◆ **Written problem**
Scan the entries below and report only how many lines contain "built".

◆ **Given records**
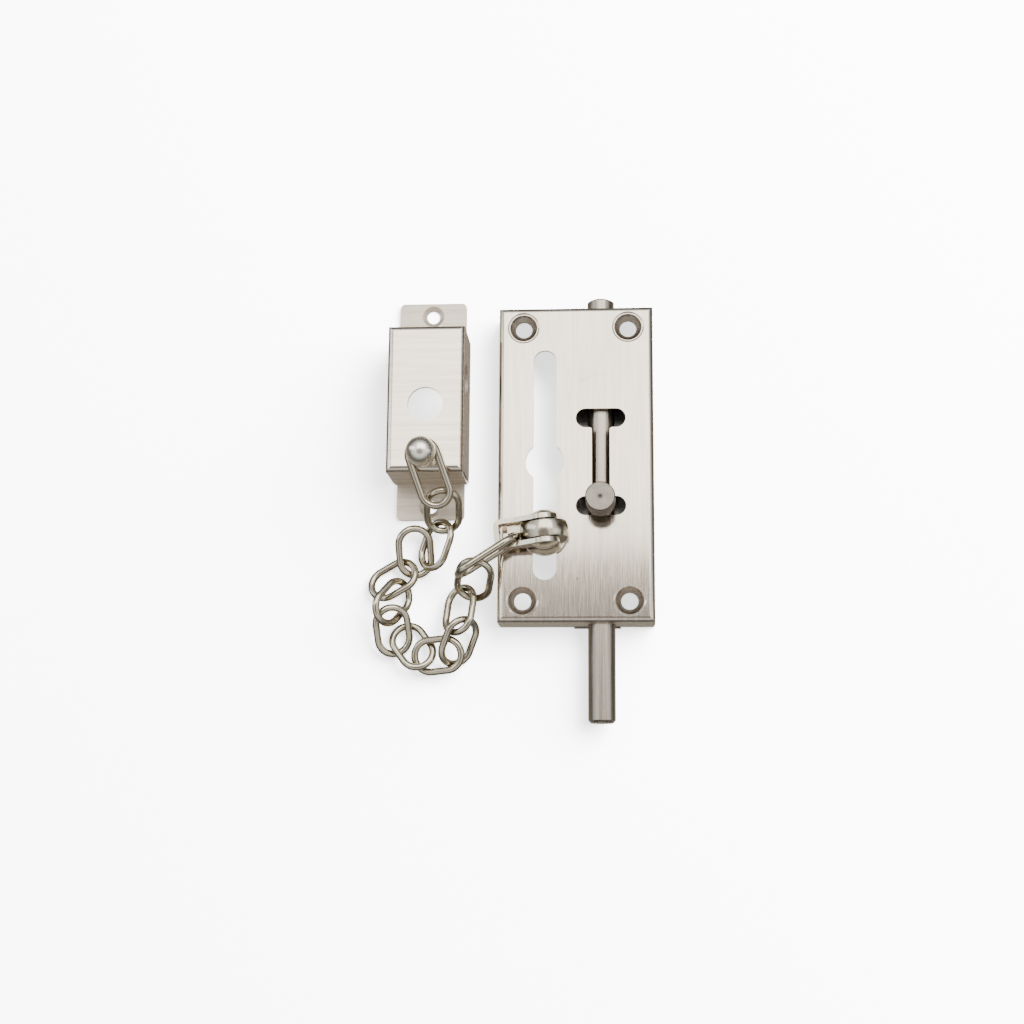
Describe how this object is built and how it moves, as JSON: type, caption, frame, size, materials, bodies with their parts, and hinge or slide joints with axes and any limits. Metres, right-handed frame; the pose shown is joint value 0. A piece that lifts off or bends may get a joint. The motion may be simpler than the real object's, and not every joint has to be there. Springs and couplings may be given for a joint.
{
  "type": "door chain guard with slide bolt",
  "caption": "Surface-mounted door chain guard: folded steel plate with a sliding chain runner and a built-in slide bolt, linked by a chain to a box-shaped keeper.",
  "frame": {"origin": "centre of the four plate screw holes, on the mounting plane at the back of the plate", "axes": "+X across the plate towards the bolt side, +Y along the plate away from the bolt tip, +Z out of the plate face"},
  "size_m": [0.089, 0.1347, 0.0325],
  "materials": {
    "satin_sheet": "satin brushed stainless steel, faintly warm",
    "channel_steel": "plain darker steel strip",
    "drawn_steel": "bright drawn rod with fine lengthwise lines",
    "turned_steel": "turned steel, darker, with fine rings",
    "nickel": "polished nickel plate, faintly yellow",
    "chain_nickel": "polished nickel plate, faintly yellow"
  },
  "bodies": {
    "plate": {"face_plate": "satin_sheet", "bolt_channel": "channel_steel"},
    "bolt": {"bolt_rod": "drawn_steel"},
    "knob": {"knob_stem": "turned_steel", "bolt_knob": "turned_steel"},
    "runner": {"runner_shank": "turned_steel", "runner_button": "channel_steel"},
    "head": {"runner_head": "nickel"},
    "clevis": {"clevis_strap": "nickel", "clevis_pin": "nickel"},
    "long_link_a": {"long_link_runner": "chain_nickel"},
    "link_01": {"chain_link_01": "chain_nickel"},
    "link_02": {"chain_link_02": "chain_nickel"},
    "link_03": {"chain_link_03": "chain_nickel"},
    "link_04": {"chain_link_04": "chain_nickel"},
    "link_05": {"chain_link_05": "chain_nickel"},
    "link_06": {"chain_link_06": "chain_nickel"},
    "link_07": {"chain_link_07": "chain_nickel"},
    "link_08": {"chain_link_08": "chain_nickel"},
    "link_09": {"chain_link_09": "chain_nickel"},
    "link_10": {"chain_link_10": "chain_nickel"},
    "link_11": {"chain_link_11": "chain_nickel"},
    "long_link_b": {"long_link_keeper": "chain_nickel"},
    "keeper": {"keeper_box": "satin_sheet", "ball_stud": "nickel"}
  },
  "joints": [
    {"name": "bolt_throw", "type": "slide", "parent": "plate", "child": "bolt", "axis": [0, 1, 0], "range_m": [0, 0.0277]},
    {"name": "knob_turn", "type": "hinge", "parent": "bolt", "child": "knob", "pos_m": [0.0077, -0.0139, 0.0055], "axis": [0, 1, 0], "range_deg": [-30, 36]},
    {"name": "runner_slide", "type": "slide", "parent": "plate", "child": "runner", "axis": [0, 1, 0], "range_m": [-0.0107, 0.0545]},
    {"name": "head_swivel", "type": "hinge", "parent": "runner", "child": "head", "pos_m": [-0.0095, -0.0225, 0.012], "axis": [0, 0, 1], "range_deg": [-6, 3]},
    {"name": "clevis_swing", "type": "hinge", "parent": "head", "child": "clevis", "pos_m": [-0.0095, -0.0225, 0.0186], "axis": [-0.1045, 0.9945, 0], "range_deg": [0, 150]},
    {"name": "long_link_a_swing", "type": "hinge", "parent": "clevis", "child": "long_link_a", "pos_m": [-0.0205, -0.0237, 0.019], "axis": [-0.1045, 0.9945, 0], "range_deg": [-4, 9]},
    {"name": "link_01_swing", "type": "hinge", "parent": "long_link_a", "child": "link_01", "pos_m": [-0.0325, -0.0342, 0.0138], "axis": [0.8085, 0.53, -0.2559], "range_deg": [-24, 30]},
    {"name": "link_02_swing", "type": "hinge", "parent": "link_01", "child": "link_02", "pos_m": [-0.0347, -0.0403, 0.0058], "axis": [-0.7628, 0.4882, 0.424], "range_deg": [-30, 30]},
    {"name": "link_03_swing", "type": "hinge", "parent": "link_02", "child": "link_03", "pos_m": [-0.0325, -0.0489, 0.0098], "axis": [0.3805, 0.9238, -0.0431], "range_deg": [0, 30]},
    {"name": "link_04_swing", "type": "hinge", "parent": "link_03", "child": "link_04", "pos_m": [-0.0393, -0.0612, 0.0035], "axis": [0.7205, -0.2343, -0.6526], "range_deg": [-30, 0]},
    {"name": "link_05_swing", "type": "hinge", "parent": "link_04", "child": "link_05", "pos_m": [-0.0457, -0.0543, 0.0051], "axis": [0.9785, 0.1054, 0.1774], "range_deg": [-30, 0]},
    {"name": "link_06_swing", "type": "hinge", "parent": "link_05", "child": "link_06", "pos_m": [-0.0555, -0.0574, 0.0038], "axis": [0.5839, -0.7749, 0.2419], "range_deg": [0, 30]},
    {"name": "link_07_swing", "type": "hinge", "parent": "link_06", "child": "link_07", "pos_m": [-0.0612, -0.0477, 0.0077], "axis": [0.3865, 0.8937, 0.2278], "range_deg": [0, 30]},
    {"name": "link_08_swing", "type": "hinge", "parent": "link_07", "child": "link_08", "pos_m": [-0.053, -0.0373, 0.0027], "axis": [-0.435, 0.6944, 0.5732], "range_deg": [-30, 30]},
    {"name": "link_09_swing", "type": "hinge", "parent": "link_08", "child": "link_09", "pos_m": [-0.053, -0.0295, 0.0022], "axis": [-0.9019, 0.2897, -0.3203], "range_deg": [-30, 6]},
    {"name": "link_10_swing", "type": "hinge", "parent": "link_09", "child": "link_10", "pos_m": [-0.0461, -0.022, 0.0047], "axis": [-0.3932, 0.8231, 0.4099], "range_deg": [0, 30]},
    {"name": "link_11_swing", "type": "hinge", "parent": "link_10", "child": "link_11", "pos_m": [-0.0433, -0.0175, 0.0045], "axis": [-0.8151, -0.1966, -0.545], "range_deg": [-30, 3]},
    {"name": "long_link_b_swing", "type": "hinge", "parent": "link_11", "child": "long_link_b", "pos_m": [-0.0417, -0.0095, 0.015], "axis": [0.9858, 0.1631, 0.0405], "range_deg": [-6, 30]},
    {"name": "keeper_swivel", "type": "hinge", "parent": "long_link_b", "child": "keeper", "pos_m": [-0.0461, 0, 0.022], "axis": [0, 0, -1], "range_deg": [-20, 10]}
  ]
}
==
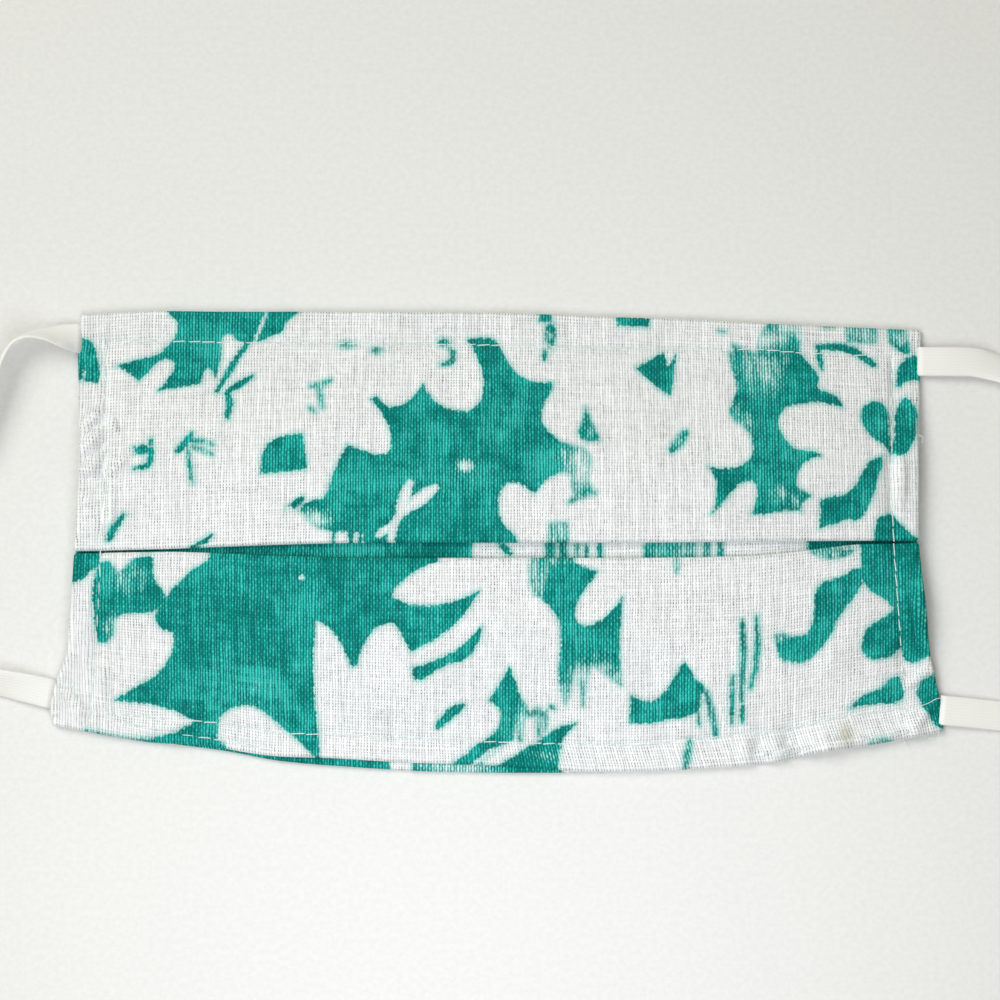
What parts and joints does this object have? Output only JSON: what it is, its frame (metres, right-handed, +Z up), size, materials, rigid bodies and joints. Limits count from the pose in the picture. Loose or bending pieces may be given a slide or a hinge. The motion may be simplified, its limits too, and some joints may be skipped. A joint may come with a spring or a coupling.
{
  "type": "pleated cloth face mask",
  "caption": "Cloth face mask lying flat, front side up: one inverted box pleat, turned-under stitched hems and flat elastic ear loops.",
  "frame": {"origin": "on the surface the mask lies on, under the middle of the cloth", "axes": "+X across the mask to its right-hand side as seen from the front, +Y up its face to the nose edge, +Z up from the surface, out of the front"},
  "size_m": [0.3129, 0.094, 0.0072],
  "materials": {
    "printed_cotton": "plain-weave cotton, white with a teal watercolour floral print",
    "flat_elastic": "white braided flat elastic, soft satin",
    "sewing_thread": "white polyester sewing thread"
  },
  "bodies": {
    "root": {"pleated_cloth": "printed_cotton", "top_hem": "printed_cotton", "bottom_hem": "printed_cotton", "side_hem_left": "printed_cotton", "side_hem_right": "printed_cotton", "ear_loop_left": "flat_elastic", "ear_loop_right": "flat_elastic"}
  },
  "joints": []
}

◆ **Finished task**
2